Une approche plus prudente que Tesla sur la voiture autonome
Mais si l'IA accélère déjà la conception et les tests, c'est bien dans la voiture autonome de demain qu'elle prendra toute sa place. L'industrie automobile s'organise autour de cinq niveaux d'autonomie, du niveau 0 (aucune automatisation) au niveau 5 (autonomie totale). Aujourd'hui, les véhicules commercialisés atteignent au mieux le niveau 3, où le conducteur peut déléguer la conduite dans certaines conditions mais doit reprendre le contrôle si nécessaire. L'objectif de Valeo : franchir le cap du niveau 4, où le véhicule gère intégralement la conduite dans un environnement défini, sans intervention humaine requise.
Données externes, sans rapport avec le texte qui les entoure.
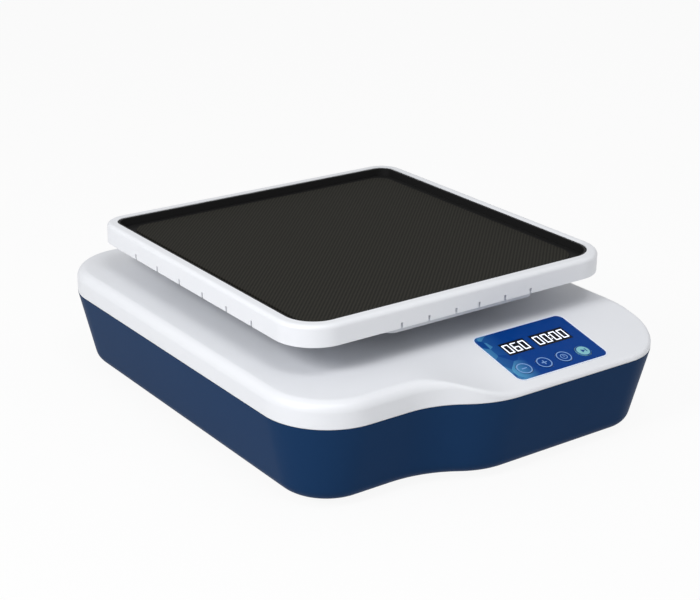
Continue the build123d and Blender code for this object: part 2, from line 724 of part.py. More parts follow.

Pour atteindre ce niveau 4, Valeo fait un choix technologique radical qui l'oppose frontalement à Tesla. Là où le constructeur américain mise exclusivement sur des modèles IA de computer vision avec des caméras, Valeo privilégie une approche multimodale combinant radar, LiDAR et caméras. "Les voitures autonomes doivent fonctionner dans un environnement conçu pour les humains. Les humains utilisent principalement leurs yeux pour conduire, mais avoir un niveau de perception humain n'est clairement pas suffisant", argumente Joachim Mathes. Chaque capteur apporte sa spécificité : le radar pour la détection par tous temps, le LiDAR pour la cartographie 3D précise, et les caméras pour la reconnaissance d'objets. "Si un capteur peut rendre la conduite ne serait-ce que 0,2% ou 0,5% plus sûre, c'est significatif car nous parlons de vies humaines", renchérit Özgür Tohumcu d'AWS.
Quant à savoir quand le niveau 4 d'autonomie sera atteint, Valeo reste prudent sur les délais mais confiant sur la faisabilité. "Une chose que vous verrez très bientôt, c'est qu'à basse vitesse, nous allons permettre certaines fonctionnalités de niveau 4", confie Joachim Mathes.